Task to carry out:
Write out the full listing again, exactly as it stands.

Given material:

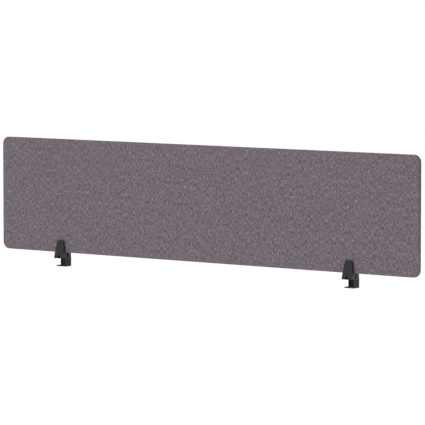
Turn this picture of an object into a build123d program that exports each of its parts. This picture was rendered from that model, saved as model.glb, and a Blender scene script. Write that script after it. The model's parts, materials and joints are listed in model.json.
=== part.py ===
"""Desk privacy panel: an upholstered screen held on a desk's rear edge by two screw clamps.

Frame: +X along the panel, +Y away from the desk user, +Z up, millimetres.
The origin lies on the desk top's rear upper edge, midway between the two clamps:
the desk's top surface is Z = 0 and its rear edge face is Y = 0, the panel's mid-plane.
"""
import os

from build123d import *

os.makedirs("parts", exist_ok=True)

# ---------------------------------------------------------------- driving dimensions
PANEL_LENGTH = 1800.0
PANEL_HEIGHT = 400.0
PANEL_THICKNESS = 16.0
PANEL_CORNER_R = 25.0
PANEL_EDGE_R = 4.0
FABRIC_THICKNESS = 0.8
PADDING_THICKNESS = 1.2

CLAMP_SPACING = 1250.0
PANEL_LIFT = 20.0           # panel's lower edge above the desk top
DESK_GAP = 24.0             # jaw opening, the clamp shown fully open
JAW_TRAVEL = 10.0           # the lower jaw rises this far
CHEEK_TRAVEL = 5.5          # the rear cheek backs off this far

PAD = 1.0                   # rubber pads on the cheeks and the upper jaw
PAD_CORNER_R = 1.5
PAD_INSET = 1.0             # bare rim round a pad
LOWER_PAD = 0.8
RUNNING = 0.05              # radial clearance of a screw or journal in its bore
SLIDING = 0.2               # clearance of flat sliding faces

# Bracket head: front cheek, upper jaw, neck and base plate in one casting
CHEEK_TOP = 63.0
CHEEK_TOP_HALF = 14.0
HEAD_HALF = 20.5
CHEEK_TOP_Y = -14.7
CHEEK_FOOT_Y = -21.0
JAW_FRONT_Y = -26.0
JAW_BACK_Y = -2.8
NECK_BACK_Y = 7.0
CHEEK_CORNER_R = 3.0
CHEEK_CHAMFER = 1.0
BASE_TOP = 0.5
BASE_BOTTOM = -2.0

# Clamp housing: the column behind the desk edge
COLUMN_HALF = 11.0
COLUMN_EDGE_R = 1.0
COLUMN_BACK = 32.4
HOUSING_BOTTOM = -28.4
END_CAP_BOTTOM = -30.8
END_CAP_CHAMFER = 0.5
CAVITY_HALF = 8.5
CAVITY_FRONT = 5.0
CAVITY_BACK = 26.0
CAVITY_TOP = -8.5
SLOT_LEFT = -8.5
SLOT_RIGHT = -2.5
SLOT_TOP = -3.0

# Rear cheek
REAR_CHEEK_EDGE_R = 1.5
REAR_FRONT_Y = 16.0
REAR_SHOULDER_Y = 31.4
REAR_TOP = 60.0
REAR_TOP_Y = 18.0
REAR_NOSE_Z = 21.0
TONGUE_HALF = 3.0
TONGUE_FRONT = 18.2
TONGUE_BACK = 24.0

# Grip screw, across the head and under the panel
GRIP_Z = 6.0
GRIP_R = 2.5
GRIP_HEAD_R = 4.25
GRIP_HEAD_THICKNESS = 5.0
GRIP_SEAT_Y = -13.0
GRIP_END_Y = 31.2
GRIP_SOCKET = 4.0
NOTCH_HALF = 4.6
GRIP_NUT_SIZE = 8.0
GRIP_NUT_FRONT = 23.0
GRIP_NUT_THICKNESS = 4.0
CLIP_R = 4.4
CLIP_THICKNESS = 0.8
CLIP_GROOVE_R = 2.1

# Clamp screw, upright in the housing
CLAMP_Y = 16.0
CLAMP_R = 3.0
CLAMP_COLLAR_R = 6.0
CLAMP_COLLAR_THICKNESS = 2.0
CLAMP_JOURNAL_R = 2.5
CLAMP_JOURNAL_DEPTH = 2.0
CLAMP_SPIGOT_R = 3.5
CLAMP_SOCKET = 4.0
JAW_NUT_SIZE = 10.0

# Lower jaw
JAW_PLATE_FRONT = -24.0
JAW_BOTTOM = -27.6
JAW_PLATE_CORNER_R = 2.0
CARRIAGE_TOP = CAVITY_TOP - JAW_TRAVEL - 0.5
WEB_FRONT = 2.0

# Countersunk screws
HOUSING_SCREW_R = 1.5
HOUSING_SCREW_LENGTH = 6.5
HOUSING_SCREW_HEAD_R = 2.8
CAP_SCREW_R = 1.25
CAP_SCREW_LENGTH = 8.0
CAP_SCREW_HEAD_R = 2.2
SCREW_TIP = 0.3

PANEL_BOTTOM = PANEL_LIFT
PANEL_FRONT = -PANEL_THICKNESS / 2
PANEL_BACK = PANEL_THICKNESS / 2
JAW_UNDERSIDE = PAD
JAW_PLATE_TOP = -DESK_GAP - LOWER_PAD


def upright(y, z):
    """A plane at (0, y, z) seen from the front: its own axes are +X and +Z."""
    return Plane(origin=(0, y, z), x_dir=(1, 0, 0), z_dir=(0, -1, 0))


def across(y, z):
    """A plane at (0, y, z) whose normal points along +Y."""
    return Plane(origin=(0, y, z), x_dir=(1, 0, 0), z_dir=(0, 1, 0))


def flat(x, y, z):
    """A plane at (x, y, z) whose normal points up."""
    return Plane(origin=(x, y, z), x_dir=(1, 0, 0), z_dir=(0, 0, 1))


# ---------------------------------------------------------------- panel
def panel_slab(inset):
    """The panel's rounded slab, shrunk by inset on every side."""
    with BuildPart() as slab:
        with BuildSketch(upright(0, PANEL_BOTTOM + PANEL_HEIGHT / 2)):
            RectangleRounded(
                PANEL_LENGTH - 2 * inset, PANEL_HEIGHT - 2 * inset, PANEL_CORNER_R - inset
            )
        extrude(amount=PANEL_THICKNESS / 2 - inset, both=True)
        rims = slab.faces().filter_by(Axis.Y).edges()
        fillet(rims, radius=PANEL_EDGE_R - inset)
    return slab.part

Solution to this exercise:
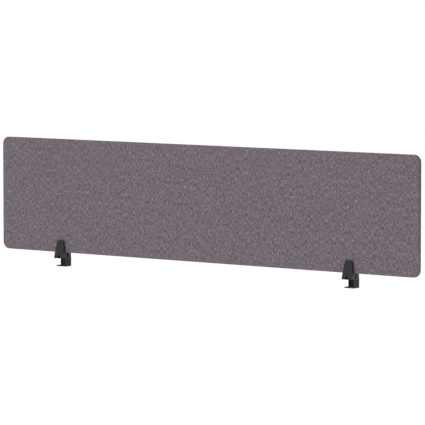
Turn this picture of an object into a build123d program that exports each of its parts. This picture was rendered from that model, saved as model.glb, and a Blender scene script. Write that script after it. The model's parts, materials and joints are listed in model.json.
=== part.py ===
"""Desk privacy panel: an upholstered screen held on a desk's rear edge by two screw clamps.

Frame: +X along the panel, +Y away from the desk user, +Z up, millimetres.
The origin lies on the desk top's rear upper edge, midway between the two clamps:
the desk's top surface is Z = 0 and its rear edge face is Y = 0, the panel's mid-plane.
"""
import os

from build123d import *

os.makedirs("parts", exist_ok=True)

# ---------------------------------------------------------------- driving dimensions
PANEL_LENGTH = 1800.0
PANEL_HEIGHT = 400.0
PANEL_THICKNESS = 16.0
PANEL_CORNER_R = 25.0
PANEL_EDGE_R = 4.0
FABRIC_THICKNESS = 0.8
PADDING_THICKNESS = 1.2

CLAMP_SPACING = 1250.0
PANEL_LIFT = 20.0           # panel's lower edge above the desk top
DESK_GAP = 24.0             # jaw opening, the clamp shown fully open
JAW_TRAVEL = 10.0           # the lower jaw rises this far
CHEEK_TRAVEL = 5.5          # the rear cheek backs off this far

PAD = 1.0                   # rubber pads on the cheeks and the upper jaw
PAD_CORNER_R = 1.5
PAD_INSET = 1.0             # bare rim round a pad
LOWER_PAD = 0.8
RUNNING = 0.05              # radial clearance of a screw or journal in its bore
SLIDING = 0.2               # clearance of flat sliding faces

# Bracket head: front cheek, upper jaw, neck and base plate in one casting
CHEEK_TOP = 63.0
CHEEK_TOP_HALF = 14.0
HEAD_HALF = 20.5
CHEEK_TOP_Y = -14.7
CHEEK_FOOT_Y = -21.0
JAW_FRONT_Y = -26.0
JAW_BACK_Y = -2.8
NECK_BACK_Y = 7.0
CHEEK_CORNER_R = 3.0
CHEEK_CHAMFER = 1.0
BASE_TOP = 0.5
BASE_BOTTOM = -2.0

# Clamp housing: the column behind the desk edge
COLUMN_HALF = 11.0
COLUMN_EDGE_R = 1.0
COLUMN_BACK = 32.4
HOUSING_BOTTOM = -28.4
END_CAP_BOTTOM = -30.8
END_CAP_CHAMFER = 0.5
CAVITY_HALF = 8.5
CAVITY_FRONT = 5.0
CAVITY_BACK = 26.0
CAVITY_TOP = -8.5
SLOT_LEFT = -8.5
SLOT_RIGHT = -2.5
SLOT_TOP = -3.0

# Rear cheek
REAR_CHEEK_EDGE_R = 1.5
REAR_FRONT_Y = 16.0
REAR_SHOULDER_Y = 31.4
REAR_TOP = 60.0
REAR_TOP_Y = 18.0
REAR_NOSE_Z = 21.0
TONGUE_HALF = 3.0
TONGUE_FRONT = 18.2
TONGUE_BACK = 24.0

# Grip screw, across the head and under the panel
GRIP_Z = 6.0
GRIP_R = 2.5
GRIP_HEAD_R = 4.25
GRIP_HEAD_THICKNESS = 5.0
GRIP_SEAT_Y = -13.0
GRIP_END_Y = 31.2
GRIP_SOCKET = 4.0
NOTCH_HALF = 4.6
GRIP_NUT_SIZE = 8.0
GRIP_NUT_FRONT = 23.0
GRIP_NUT_THICKNESS = 4.0
CLIP_R = 4.4
CLIP_THICKNESS = 0.8
CLIP_GROOVE_R = 2.1

# Clamp screw, upright in the housing
CLAMP_Y = 16.0
CLAMP_R = 3.0
CLAMP_COLLAR_R = 6.0
CLAMP_COLLAR_THICKNESS = 2.0
CLAMP_JOURNAL_R = 2.5
CLAMP_JOURNAL_DEPTH = 2.0
CLAMP_SPIGOT_R = 3.5
CLAMP_SOCKET = 4.0
JAW_NUT_SIZE = 10.0

# Lower jaw
JAW_PLATE_FRONT = -24.0
JAW_BOTTOM = -27.6
JAW_PLATE_CORNER_R = 2.0
CARRIAGE_TOP = CAVITY_TOP - JAW_TRAVEL - 0.5
WEB_FRONT = 2.0

# Countersunk screws
HOUSING_SCREW_R = 1.5
HOUSING_SCREW_LENGTH = 6.5
HOUSING_SCREW_HEAD_R = 2.8
CAP_SCREW_R = 1.25
CAP_SCREW_LENGTH = 8.0
CAP_SCREW_HEAD_R = 2.2
SCREW_TIP = 0.3

PANEL_BOTTOM = PANEL_LIFT
PANEL_FRONT = -PANEL_THICKNESS / 2
PANEL_BACK = PANEL_THICKNESS / 2
JAW_UNDERSIDE = PAD
JAW_PLATE_TOP = -DESK_GAP - LOWER_PAD


def upright(y, z):
    """A plane at (0, y, z) seen from the front: its own axes are +X and +Z."""
    return Plane(origin=(0, y, z), x_dir=(1, 0, 0), z_dir=(0, -1, 0))


def across(y, z):
    """A plane at (0, y, z) whose normal points along +Y."""
    return Plane(origin=(0, y, z), x_dir=(1, 0, 0), z_dir=(0, 1, 0))


def flat(x, y, z):
    """A plane at (x, y, z) whose normal points up."""
    return Plane(origin=(x, y, z), x_dir=(1, 0, 0), z_dir=(0, 0, 1))


# ---------------------------------------------------------------- panel
def panel_slab(inset):
    """The panel's rounded slab, shrunk by inset on every side."""
    with BuildPart() as slab:
        with BuildSketch(upright(0, PANEL_BOTTOM + PANEL_HEIGHT / 2)):
            RectangleRounded(
                PANEL_LENGTH - 2 * inset, PANEL_HEIGHT - 2 * inset, PANEL_CORNER_R - inset
            )
        extrude(amount=PANEL_THICKNESS / 2 - inset, both=True)
        rims = slab.faces().filter_by(Axis.Y).edges()
        fillet(rims, radius=PANEL_EDGE_R - inset)
    return slab.part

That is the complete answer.